How to solve this equation for x? $0 = (x+k)e^{-(x+k)^2}+(x-k)e^{-(x-k)^2}$

Question

How can I solve this equation:

$0 = (x+k)e^{-(x+k)^2}+(x-k)e^{-(x-k)^2}$

To find x in terms of k?

Answer 1

The only analytical way to solve this is with the generalization of Lambert's Omega function:

Your equation is:

$(x+k)e^{-x^2-2xk-k^2}+(x-k)e^{-x^2+2xk-k^2}=0$

Multiplying both sides for $e^{x^2-2xk+k^2}$ we got:

$(x+k)e^{-4kx}+x-k=0$

Dividing both sides for $(x-k)$ we have:

$e^{-4kx}\frac {x+k} {x-k} =-1$

Whose solutions are (in terms of generalized Lambert's function):

$x=-k-\frac 1 {4k}W_{e^{-4k^2}}(-8k^2e^{-4k^2})$

I don't know if we can do any simplification here (notice that the pedix of the GLF is the same as the the term which multiplies $-8k^2$ in the argument of the function and that $-8k^2$ is double the exponent we just talked about).

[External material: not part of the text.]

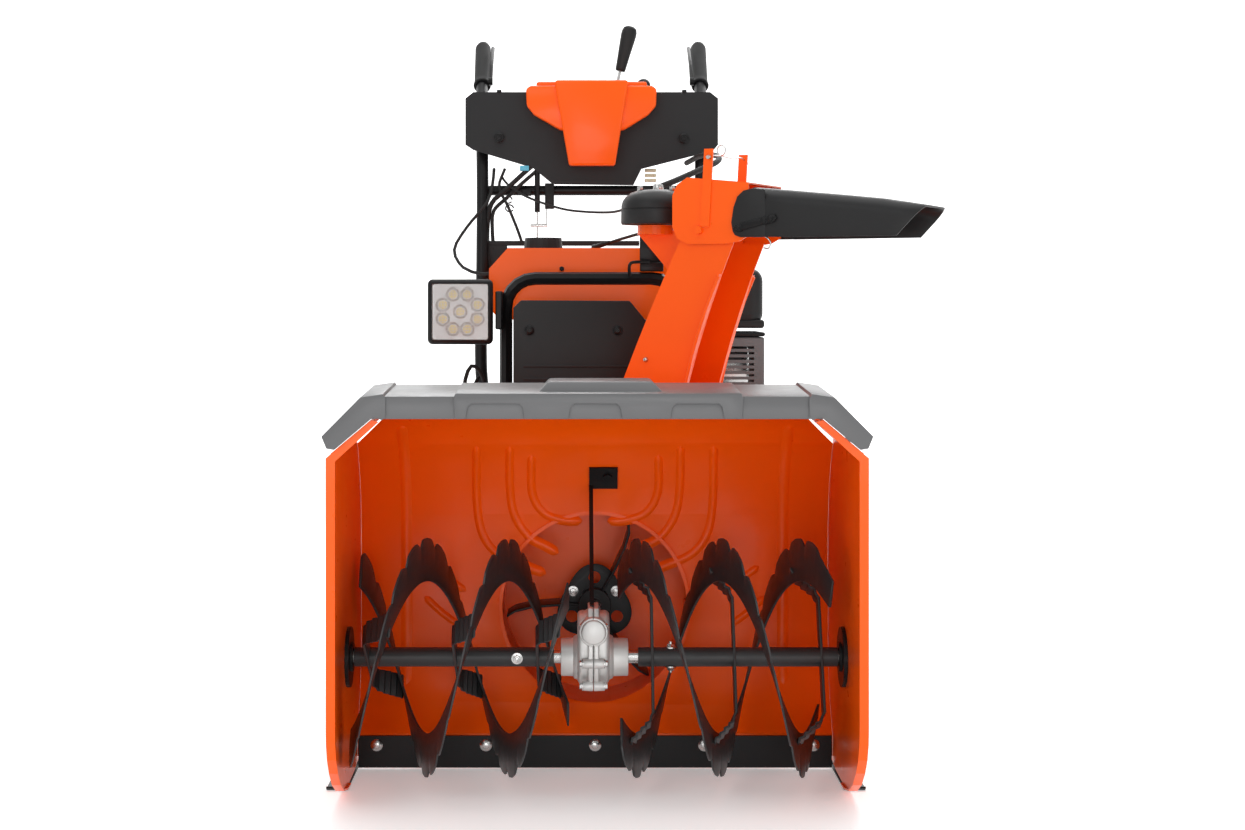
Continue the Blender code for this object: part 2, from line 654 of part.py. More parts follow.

Hope this will help ;)

Answer 2

This answer can be considered an expansion of the @Renato Faraone answer; we start from point reached by Renato :

$$e^{-4kx}\frac {x+k} {x-k} =-1$$

we can rewrite:

$$x=k-e^{-4kx}(x+k)$$

Appliying Lagrange Inversion: $$x=k+\sum_{n=1}\frac{(-1)^{n}D^{n-1}\left(e^{-4nkx}(x+k)^n\right)|_{x=k}}{n!}$$ Remembering the Rodrigues formula of the Laguerre associated polynomials (http://en.wikipedia.org/wiki/Laguerre_polynomials):

$$L_n^{(\alpha)}(x) = {x^{-\alpha} e^x \over n!}{d^n \over dx^n} \left(e^{-x} x^{n+\alpha}\right)$$

we can write the general term of Lagrange expansion:

$$L_{n-1}^{(1)}(4nk(x+k)) = {e^{4knx} \over (x+k)(n-1)!}{d^{n-1} \over dx^{n-1}} \left(e^{-4knx} {(x+k)}^{n}\right)$$

So the Lagrange expansion becomes: $$x=k\left(1+2\sum_{n=1}^\infty\frac{(-1)^nL_{n-1}^{(1)}(8nk)e^{-4nk^2x}}{n}\right)$$

This is nothing else but the Lagrange expansion of the above seen generalization of Lambert W function.